3. Next, we need to tell github where the html files for the website are located so it can publish your lab manual. Under 'Settings' choose 'Pages'. Set the Branch to 'gh-pages'. Save. 4. To view your published lab manual, head back to the main repository page (github.com/your_user_name/lab-manual). On the right side, click the gear-icon, select 'Use your GitHub Pages website'. Your lab manual is now published!

  1. You are now ready to make changes to the lab manual content to personalize it. Click on one of the .qmd files. Then click on the pencil icon in the top right to enter 'edit' mode. You can then make changes directly online. Once done, you want to save, or 'commit' these changes.

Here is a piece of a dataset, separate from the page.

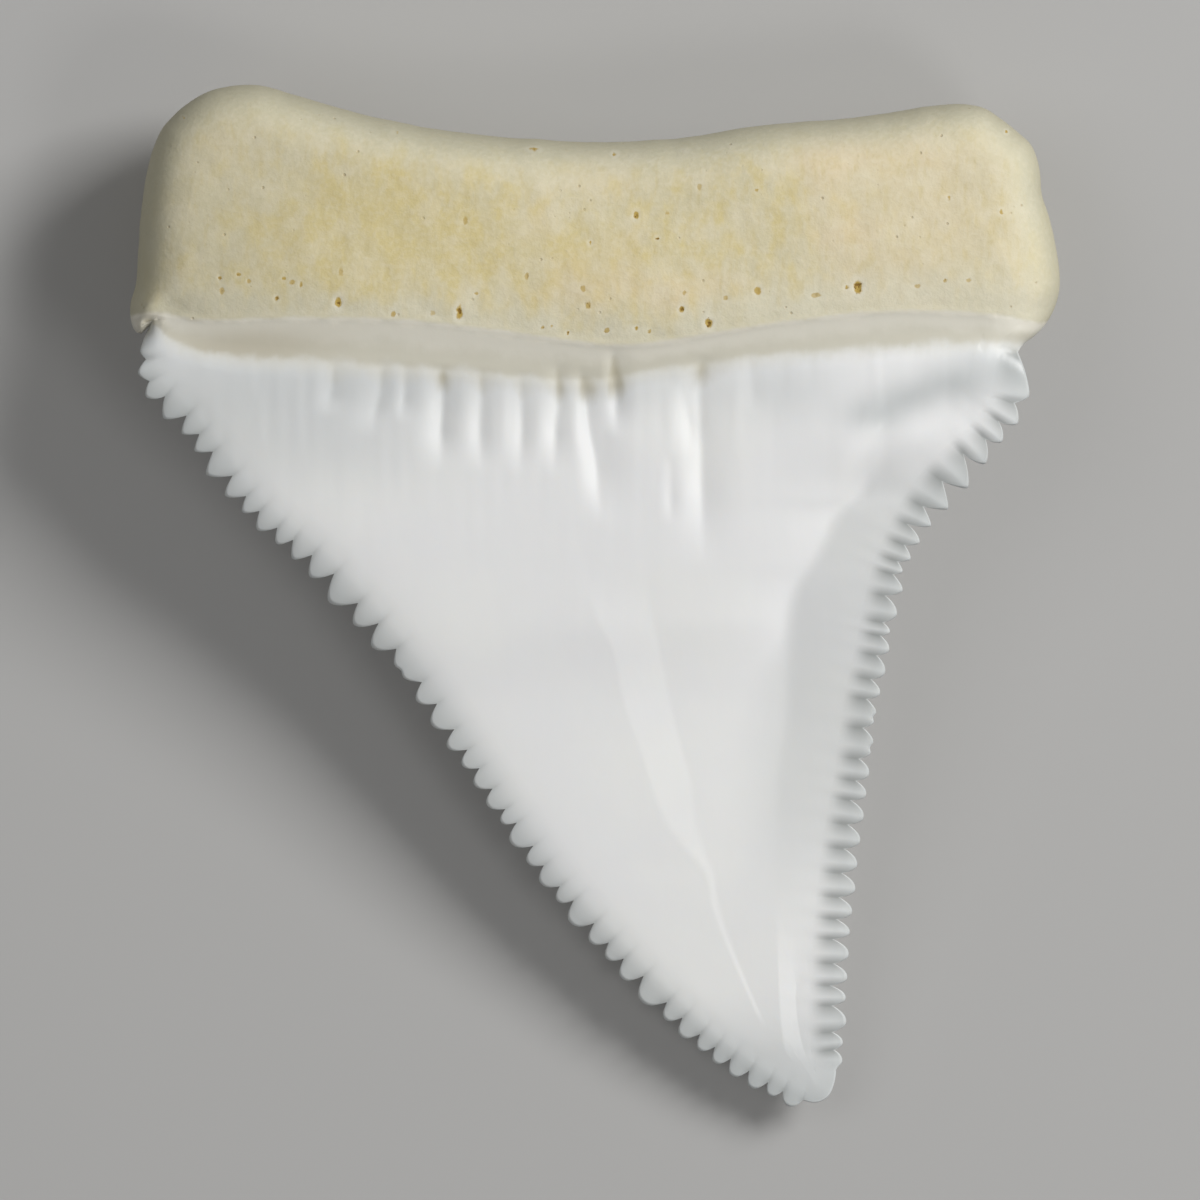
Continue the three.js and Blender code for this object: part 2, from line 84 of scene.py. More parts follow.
# How far each one stands out from the line through the notches, in tenths of a millimetre
LEFT_HEIGHTS = [
    2.6, 4.2, 5, 7, 6.2, 6.6, 8.8, 7.4, 6.2, 7, 6, 7.2, 8, 9.6, 8, 8.2, 9.4, 7, 7.6, 7.2, 6,
    6.2, 6.2, 5, 6.6, 5.4, 6, 5, 7, 6.2, 5.8, 7, 8, 6.2, 6.8, 5.8, 6, 6.4, 6.2, 4.8, 5,
]
RIGHT_HEIGHTS = [
    6, 5.4, 5, 7, 10.2, 9.6, 7, 5.6, 4.8, 3.4, 5.8, 5.2, 3.6, 4.8, 5.2, 5.2, 7.8, 8.2, 5.2, 5.4, 6.2,
    6.4, 6.3, 6.6, 6.3, 6.2, 6.4, 6.2, 5.8, 6.2, 4.2, 3.2,
]
# Notches that are cut deeper than that line, by number, in tenths of a millimetre
LEFT_DEEP = {3: 1.4, 4: 1, 7: 0.8, 13: 1, 15: 1, 24: 1, 25: 1.2, 28: 1, 29: 1, 32: 1}
RIGHT_DEEP = {2: 2, 3: 1.2, 4: 2.6, 7: 2.8, 11: 1.2, 20: 0.8, 26: 1, 28: 1}
DEEPEST_NOTCH = 0.36
# Place of its point along it: the first one's lies close to its lower end
LEFT_PEAKS = (0.8, 0.47)
RIGHT_PEAKS = (0.84, 0.6)
POINTED = 1.4  # power of a serration's outline at the shoulder
ROUNDED = 2.3  # and from halfway down
LEFT_SPLIT = [16]  # numbers of the serrations that are low and split in two
RIGHT_SPLIT = [16, 17]
SPLIT = {"share": 0.72, "dip": 0.35, "half_width": 0.14}

# Height of each face along the middle of the tooth, as (y, z)
LABIAL_LINE = [
    (23.1, 9.2), (20, 9.5), (16, 9.75), (12.5, 9.9), (10, 9.75), (7, 9.3), (3, 8.45), (-3, 6.95),
    (-9, 5.45), (-14, 4.2), (-18, 3.25), (-21, 2.6), (-23.1, 2.2),
]
LINGUAL_LINE = [
    (12, 1.3), (9, 1.5), (7, 1.5), (3, 1.3), (-3, 0.8), (-9, 0.25), (-13, -0.03), (-15.5, -0.1),
    (-18, 0.02), (-20, 0.38), (-21.8, 0.95), (-23.1, 1.5),
]
# Fall from the middle of the labial face to its sides, as a share of half its width, and its power
ROOT_FALL = {"share": 0.027, "power": 2.4}
CROWN_FALL = {"share": 0.018, "power": 6}

# Cutting edge
EDGE_THICKNESS = 0.85  # where the two faces turn in to meet
EDGE_BEVEL = (0.38, 0.62)  # the distance over which they do, on the left edge and the right one
EDGE_RIM_SHARE = 0.09  # share of the thickness that lies above the edge
LENS_POWER = 0.85  # fullness of the crown's cross-section
GROOVE_REACH = (0.35, 0.6)  # how far the groove behind each notch runs inwards
RIDGE = {"height": 0.06, "reach": 0.8, "left": 0}  # ridge down each serration; left edge's share
LAST_NOTCH = (-21.4, -20.9)

# Root
RIM_RADIUS_ABOVE = 3
RIM_RADIUS_AT_NECK = 0.6
RIM_RADIUS_BELOW = 4.6
ROOT_RIM_SHARE = 0.42  # share of the thickness that lies above the root's rim
SWELL = {"height": 0.12, "across": 0.42, "along": 0.5, "start": 1}
PAD = {"y": 15.6, "curve": 0.018, "worn": 0.1}  # the lobes touch the table along y, worn flat
SADDLE = {"rise": 0.45, "half_width": 4.2}  # shallow hollow between the lobes
LOBE_RISE = {"from": 13, "curve": 0.05}  # the lobes' ends lift off the table
RAGGED = {"height": 0.03, "spacing": 1.3, "fine_height": 0.012, "fine_spacing": 0.4}  # its outline
GRAIN = {"height": 0.03, "spacing": 1.3, "fine_height": 0.016, "fine_spacing": 0.5}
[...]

You can either hit 'Commit changes' straight away, or preferably, give future you a note about what the changes you made were (there's a default 'updated the file' but that's pretty vague!). Best to keep your message simple but specific.
  2. Sit back and wait for the magic to happen! When you hit 'Commit changes' this triggers a GitHub Action workflow that runs a program to republish the book based on the changes. This GitHub Action was already set up in your fork of the Lab Manual repo. If you go to the 'Actions' tab you can watch this updating happen (and see if the workflow breaks). Hopefully all is good and if you go to your published version (your_user_name.github.io/lab-manual) and visit the relevant chapter you should see that your changes have been updated.
  3. That's it! One of the things we like about the automatic publishing is that it is easier for members of our team to contribute to the manual, even if they are not yet super-familiar or confident with using R and git.